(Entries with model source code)
━━━━━━━━━━━━━━━━━━━━
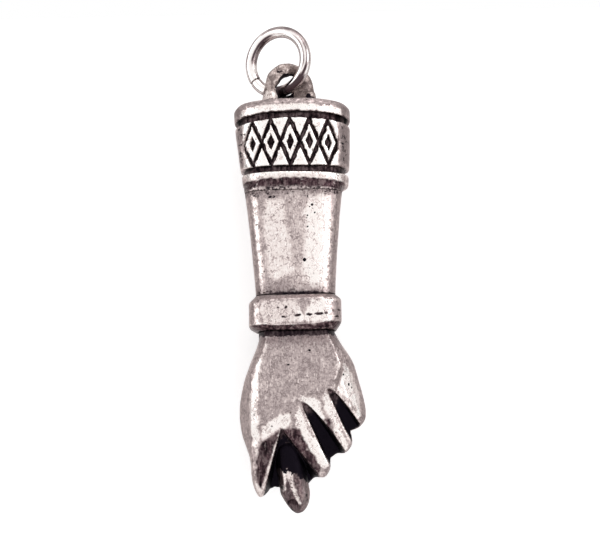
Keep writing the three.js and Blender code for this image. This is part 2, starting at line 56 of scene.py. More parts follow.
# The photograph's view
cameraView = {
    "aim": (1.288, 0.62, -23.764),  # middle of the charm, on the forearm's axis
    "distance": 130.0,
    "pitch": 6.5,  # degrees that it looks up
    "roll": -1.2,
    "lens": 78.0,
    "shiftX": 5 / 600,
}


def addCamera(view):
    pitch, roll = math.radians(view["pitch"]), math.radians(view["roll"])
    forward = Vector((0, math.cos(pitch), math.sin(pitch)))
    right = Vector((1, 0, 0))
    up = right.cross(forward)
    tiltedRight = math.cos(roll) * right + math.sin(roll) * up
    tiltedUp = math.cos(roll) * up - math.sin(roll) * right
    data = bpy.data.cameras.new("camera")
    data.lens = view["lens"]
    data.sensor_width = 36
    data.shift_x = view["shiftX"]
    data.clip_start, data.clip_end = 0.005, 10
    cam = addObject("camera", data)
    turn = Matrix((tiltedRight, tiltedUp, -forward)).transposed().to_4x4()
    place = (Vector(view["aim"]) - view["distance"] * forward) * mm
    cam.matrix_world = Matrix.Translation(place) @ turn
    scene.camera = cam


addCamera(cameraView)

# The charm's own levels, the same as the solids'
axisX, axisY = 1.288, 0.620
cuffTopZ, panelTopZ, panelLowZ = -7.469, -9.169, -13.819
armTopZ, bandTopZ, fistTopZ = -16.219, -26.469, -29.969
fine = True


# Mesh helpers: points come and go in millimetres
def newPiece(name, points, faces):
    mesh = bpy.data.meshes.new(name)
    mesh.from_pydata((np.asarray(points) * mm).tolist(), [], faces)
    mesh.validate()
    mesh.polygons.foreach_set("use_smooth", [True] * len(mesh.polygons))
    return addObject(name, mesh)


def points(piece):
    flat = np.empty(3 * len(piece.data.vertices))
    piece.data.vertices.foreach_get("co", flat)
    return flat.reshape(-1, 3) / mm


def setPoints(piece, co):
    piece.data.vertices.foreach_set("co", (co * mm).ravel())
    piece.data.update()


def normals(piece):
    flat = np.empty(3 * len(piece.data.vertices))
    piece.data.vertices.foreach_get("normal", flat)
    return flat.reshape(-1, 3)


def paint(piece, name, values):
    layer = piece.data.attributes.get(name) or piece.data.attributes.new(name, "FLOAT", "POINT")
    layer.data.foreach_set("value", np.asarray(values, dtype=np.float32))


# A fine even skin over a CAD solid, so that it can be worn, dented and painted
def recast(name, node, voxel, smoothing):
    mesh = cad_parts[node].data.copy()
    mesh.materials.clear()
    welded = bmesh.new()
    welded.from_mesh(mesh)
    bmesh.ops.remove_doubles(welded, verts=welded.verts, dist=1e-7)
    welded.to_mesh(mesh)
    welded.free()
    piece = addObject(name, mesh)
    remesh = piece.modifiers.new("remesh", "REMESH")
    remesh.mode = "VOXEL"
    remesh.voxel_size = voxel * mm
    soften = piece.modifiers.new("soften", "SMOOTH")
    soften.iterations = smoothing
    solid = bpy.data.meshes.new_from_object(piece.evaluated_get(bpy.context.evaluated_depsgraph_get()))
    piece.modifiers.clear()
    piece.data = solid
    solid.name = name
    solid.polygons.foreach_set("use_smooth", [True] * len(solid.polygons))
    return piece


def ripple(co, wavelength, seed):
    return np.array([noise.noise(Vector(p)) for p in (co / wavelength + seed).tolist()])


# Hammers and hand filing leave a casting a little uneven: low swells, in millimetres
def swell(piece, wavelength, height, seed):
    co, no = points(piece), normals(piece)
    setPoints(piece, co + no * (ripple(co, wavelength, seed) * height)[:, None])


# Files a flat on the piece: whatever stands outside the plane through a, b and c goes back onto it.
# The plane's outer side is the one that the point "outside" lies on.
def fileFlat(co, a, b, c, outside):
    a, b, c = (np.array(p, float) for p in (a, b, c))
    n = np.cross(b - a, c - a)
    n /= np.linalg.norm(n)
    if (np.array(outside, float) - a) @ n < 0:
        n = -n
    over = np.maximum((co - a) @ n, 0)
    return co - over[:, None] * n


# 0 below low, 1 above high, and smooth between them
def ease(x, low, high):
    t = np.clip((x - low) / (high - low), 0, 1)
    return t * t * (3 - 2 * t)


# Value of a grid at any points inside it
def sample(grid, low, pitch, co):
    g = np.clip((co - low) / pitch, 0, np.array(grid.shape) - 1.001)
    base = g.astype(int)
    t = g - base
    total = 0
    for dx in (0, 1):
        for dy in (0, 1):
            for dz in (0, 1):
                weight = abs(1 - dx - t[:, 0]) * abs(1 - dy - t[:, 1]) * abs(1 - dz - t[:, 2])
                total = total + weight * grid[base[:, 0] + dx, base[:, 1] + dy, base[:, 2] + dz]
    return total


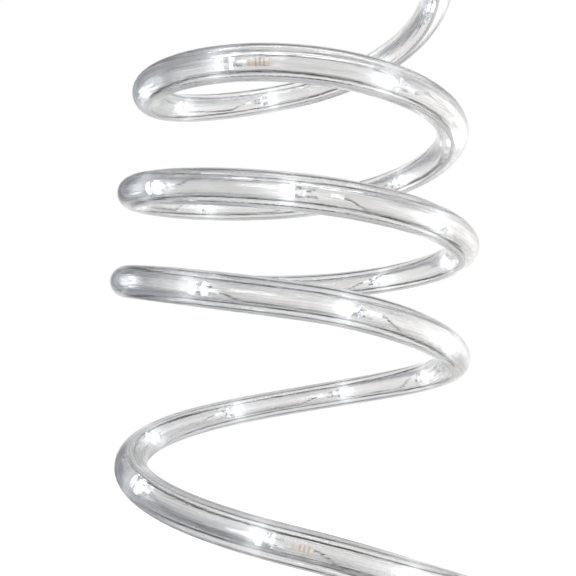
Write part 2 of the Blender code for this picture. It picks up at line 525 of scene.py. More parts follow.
━━━━━━━━━━━━━━━━━━━━
Directions for this task. Copy out the material above in its entirety. Every detail must match.

Answer to this task.
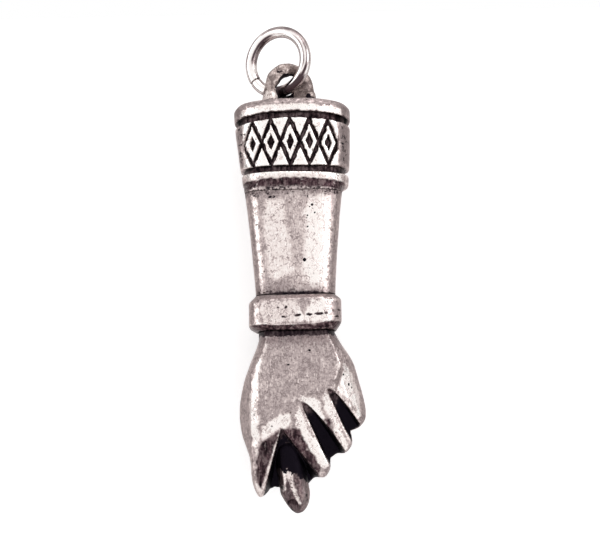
Keep writing the three.js and Blender code for this image. This is part 2, starting at line 56 of scene.py. More parts follow.
# The photograph's view
cameraView = {
    "aim": (1.288, 0.62, -23.764),  # middle of the charm, on the forearm's axis
    "distance": 130.0,
    "pitch": 6.5,  # degrees that it looks up
    "roll": -1.2,
    "lens": 78.0,
    "shiftX": 5 / 600,
}


def addCamera(view):
    pitch, roll = math.radians(view["pitch"]), math.radians(view["roll"])
    forward = Vector((0, math.cos(pitch), math.sin(pitch)))
    right = Vector((1, 0, 0))
    up = right.cross(forward)
    tiltedRight = math.cos(roll) * right + math.sin(roll) * up
    tiltedUp = math.cos(roll) * up - math.sin(roll) * right
    data = bpy.data.cameras.new("camera")
    data.lens = view["lens"]
    data.sensor_width = 36
    data.shift_x = view["shiftX"]
    data.clip_start, data.clip_end = 0.005, 10
    cam = addObject("camera", data)
    turn = Matrix((tiltedRight, tiltedUp, -forward)).transposed().to_4x4()
    place = (Vector(view["aim"]) - view["distance"] * forward) * mm
    cam.matrix_world = Matrix.Translation(place) @ turn
    scene.camera = cam


addCamera(cameraView)

# The charm's own levels, the same as the solids'
axisX, axisY = 1.288, 0.620
cuffTopZ, panelTopZ, panelLowZ = -7.469, -9.169, -13.819
armTopZ, bandTopZ, fistTopZ = -16.219, -26.469, -29.969
fine = True


# Mesh helpers: points come and go in millimetres
def newPiece(name, points, faces):
    mesh = bpy.data.meshes.new(name)
    mesh.from_pydata((np.asarray(points) * mm).tolist(), [], faces)
    mesh.validate()
    mesh.polygons.foreach_set("use_smooth", [True] * len(mesh.polygons))
    return addObject(name, mesh)


def points(piece):
    flat = np.empty(3 * len(piece.data.vertices))
    piece.data.vertices.foreach_get("co", flat)
    return flat.reshape(-1, 3) / mm


def setPoints(piece, co):
    piece.data.vertices.foreach_set("co", (co * mm).ravel())
    piece.data.update()


def normals(piece):
    flat = np.empty(3 * len(piece.data.vertices))
    piece.data.vertices.foreach_get("normal", flat)
    return flat.reshape(-1, 3)


def paint(piece, name, values):
    layer = piece.data.attributes.get(name) or piece.data.attributes.new(name, "FLOAT", "POINT")
    layer.data.foreach_set("value", np.asarray(values, dtype=np.float32))


# A fine even skin over a CAD solid, so that it can be worn, dented and painted
def recast(name, node, voxel, smoothing):
    mesh = cad_parts[node].data.copy()
    mesh.materials.clear()
    welded = bmesh.new()
    welded.from_mesh(mesh)
    bmesh.ops.remove_doubles(welded, verts=welded.verts, dist=1e-7)
    welded.to_mesh(mesh)
    welded.free()
    piece = addObject(name, mesh)
    remesh = piece.modifiers.new("remesh", "REMESH")
    remesh.mode = "VOXEL"
    remesh.voxel_size = voxel * mm
    soften = piece.modifiers.new("soften", "SMOOTH")
    soften.iterations = smoothing
    solid = bpy.data.meshes.new_from_object(piece.evaluated_get(bpy.context.evaluated_depsgraph_get()))
    piece.modifiers.clear()
    piece.data = solid
    solid.name = name
    solid.polygons.foreach_set("use_smooth", [True] * len(solid.polygons))
    return piece


def ripple(co, wavelength, seed):
    return np.array([noise.noise(Vector(p)) for p in (co / wavelength + seed).tolist()])


# Hammers and hand filing leave a casting a little uneven: low swells, in millimetres
def swell(piece, wavelength, height, seed):
    co, no = points(piece), normals(piece)
    setPoints(piece, co + no * (ripple(co, wavelength, seed) * height)[:, None])


# Files a flat on the piece: whatever stands outside the plane through a, b and c goes back onto it.
# The plane's outer side is the one that the point "outside" lies on.
def fileFlat(co, a, b, c, outside):
    a, b, c = (np.array(p, float) for p in (a, b, c))
    n = np.cross(b - a, c - a)
    n /= np.linalg.norm(n)
    if (np.array(outside, float) - a) @ n < 0:
        n = -n
    over = np.maximum((co - a) @ n, 0)
    return co - over[:, None] * n


# 0 below low, 1 above high, and smooth between them
def ease(x, low, high):
    t = np.clip((x - low) / (high - low), 0, 1)
    return t * t * (3 - 2 * t)


# Value of a grid at any points inside it
def sample(grid, low, pitch, co):
    g = np.clip((co - low) / pitch, 0, np.array(grid.shape) - 1.001)
    base = g.astype(int)
    t = g - base
    total = 0
    for dx in (0, 1):
        for dy in (0, 1):
            for dz in (0, 1):
                weight = abs(1 - dx - t[:, 0]) * abs(1 - dy - t[:, 1]) * abs(1 - dz - t[:, 2])
                total = total + weight * grid[base[:, 0] + dx, base[:, 1] + dy, base[:, 2] + dz]
    return total


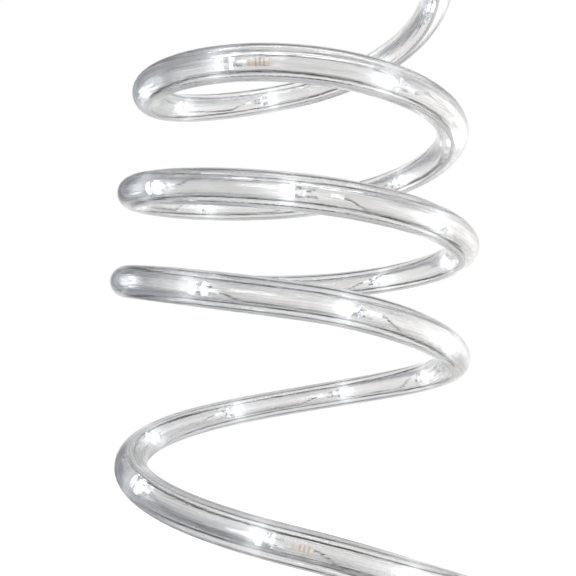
Write part 2 of the Blender code for this picture. It picks up at line 525 of scene.py. More parts follow.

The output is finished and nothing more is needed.